Copy every line, leaving nothing out and adding nothing.

▼▼▼

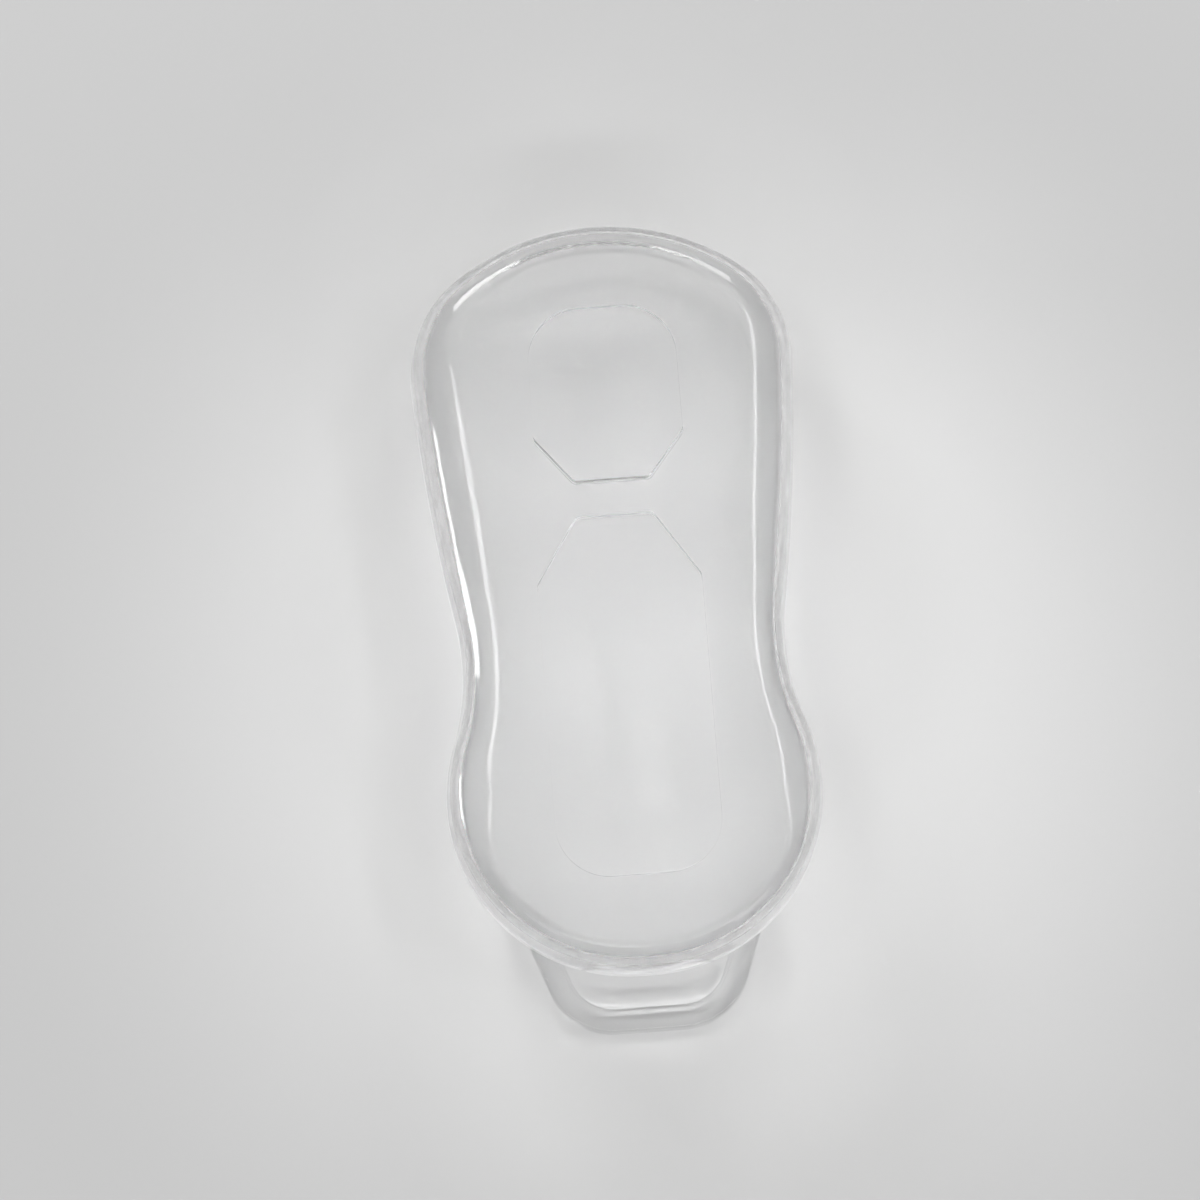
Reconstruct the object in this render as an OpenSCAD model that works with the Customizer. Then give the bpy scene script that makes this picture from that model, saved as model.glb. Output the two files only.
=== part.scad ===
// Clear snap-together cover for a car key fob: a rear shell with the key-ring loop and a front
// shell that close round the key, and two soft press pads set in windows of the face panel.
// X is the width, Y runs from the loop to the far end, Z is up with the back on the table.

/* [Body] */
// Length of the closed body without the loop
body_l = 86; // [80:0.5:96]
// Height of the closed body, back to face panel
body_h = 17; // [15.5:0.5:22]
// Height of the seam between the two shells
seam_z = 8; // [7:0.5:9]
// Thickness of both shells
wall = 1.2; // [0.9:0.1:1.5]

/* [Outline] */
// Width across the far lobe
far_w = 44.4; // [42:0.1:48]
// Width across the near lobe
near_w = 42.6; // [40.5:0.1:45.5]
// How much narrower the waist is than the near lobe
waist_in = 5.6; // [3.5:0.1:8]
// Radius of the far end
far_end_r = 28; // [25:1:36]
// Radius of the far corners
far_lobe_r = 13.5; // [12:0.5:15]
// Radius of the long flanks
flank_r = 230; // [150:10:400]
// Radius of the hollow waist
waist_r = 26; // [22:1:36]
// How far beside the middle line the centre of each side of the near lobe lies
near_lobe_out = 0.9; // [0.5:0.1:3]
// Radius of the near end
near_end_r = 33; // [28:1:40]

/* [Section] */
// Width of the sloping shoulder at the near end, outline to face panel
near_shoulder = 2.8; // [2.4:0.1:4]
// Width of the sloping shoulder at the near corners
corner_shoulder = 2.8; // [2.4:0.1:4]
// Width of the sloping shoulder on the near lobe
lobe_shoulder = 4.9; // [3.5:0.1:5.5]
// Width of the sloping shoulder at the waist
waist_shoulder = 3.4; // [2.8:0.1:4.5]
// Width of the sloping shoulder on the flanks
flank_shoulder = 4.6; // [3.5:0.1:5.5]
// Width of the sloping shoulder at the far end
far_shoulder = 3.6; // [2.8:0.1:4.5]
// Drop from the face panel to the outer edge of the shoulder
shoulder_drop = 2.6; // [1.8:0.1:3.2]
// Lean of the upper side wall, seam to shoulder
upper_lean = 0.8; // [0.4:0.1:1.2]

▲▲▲

- **Response for this exercise**:
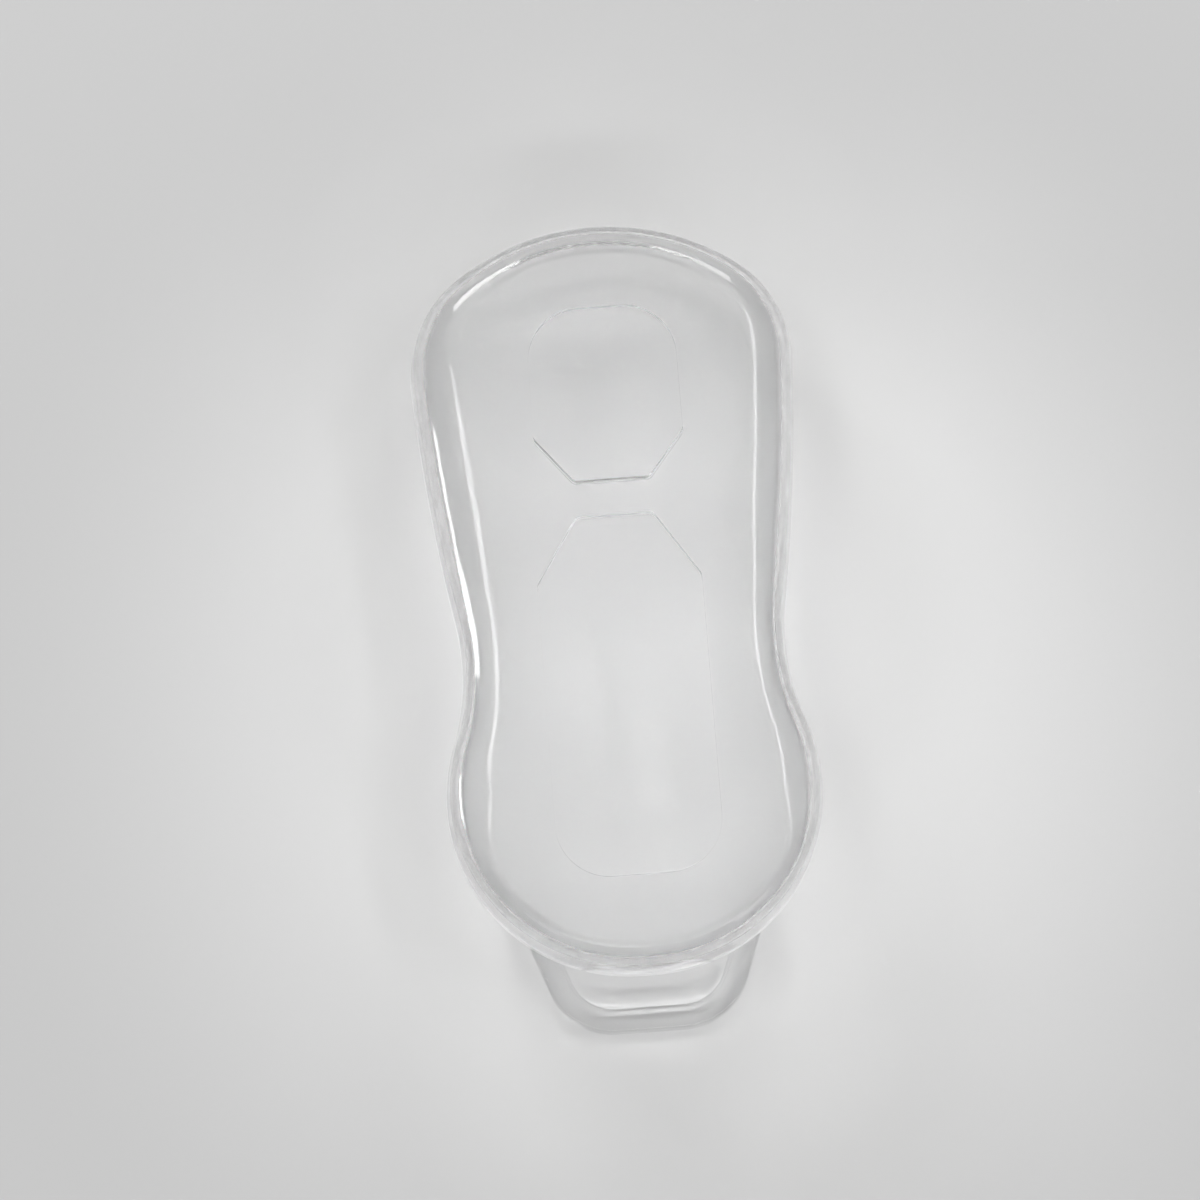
Reconstruct the object in this render as an OpenSCAD model that works with the Customizer. Then give the bpy scene script that makes this picture from that model, saved as model.glb. Output the two files only.
=== part.scad ===
// Clear snap-together cover for a car key fob: a rear shell with the key-ring loop and a front
// shell that close round the key, and two soft press pads set in windows of the face panel.
// X is the width, Y runs from the loop to the far end, Z is up with the back on the table.

/* [Body] */
// Length of the closed body without the loop
body_l = 86; // [80:0.5:96]
// Height of the closed body, back to face panel
body_h = 17; // [15.5:0.5:22]
// Height of the seam between the two shells
seam_z = 8; // [7:0.5:9]
// Thickness of both shells
wall = 1.2; // [0.9:0.1:1.5]

/* [Outline] */
// Width across the far lobe
far_w = 44.4; // [42:0.1:48]
// Width across the near lobe
near_w = 42.6; // [40.5:0.1:45.5]
// How much narrower the waist is than the near lobe
waist_in = 5.6; // [3.5:0.1:8]
// Radius of the far end
far_end_r = 28; // [25:1:36]
// Radius of the far corners
far_lobe_r = 13.5; // [12:0.5:15]
// Radius of the long flanks
flank_r = 230; // [150:10:400]
// Radius of the hollow waist
waist_r = 26; // [22:1:36]
// How far beside the middle line the centre of each side of the near lobe lies
near_lobe_out = 0.9; // [0.5:0.1:3]
// Radius of the near end
near_end_r = 33; // [28:1:40]

/* [Section] */
// Width of the sloping shoulder at the near end, outline to face panel
near_shoulder = 2.8; // [2.4:0.1:4]
// Width of the sloping shoulder at the near corners
corner_shoulder = 2.8; // [2.4:0.1:4]
// Width of the sloping shoulder on the near lobe
lobe_shoulder = 4.9; // [3.5:0.1:5.5]
// Width of the sloping shoulder at the waist
waist_shoulder = 3.4; // [2.8:0.1:4.5]
// Width of the sloping shoulder on the flanks
flank_shoulder = 4.6; // [3.5:0.1:5.5]
// Width of the sloping shoulder at the far end
far_shoulder = 3.6; // [2.8:0.1:4.5]
// Drop from the face panel to the outer edge of the shoulder
shoulder_drop = 2.6; // [1.8:0.1:3.2]
// Lean of the upper side wall, seam to shoulder
upper_lean = 0.8; // [0.4:0.1:1.2]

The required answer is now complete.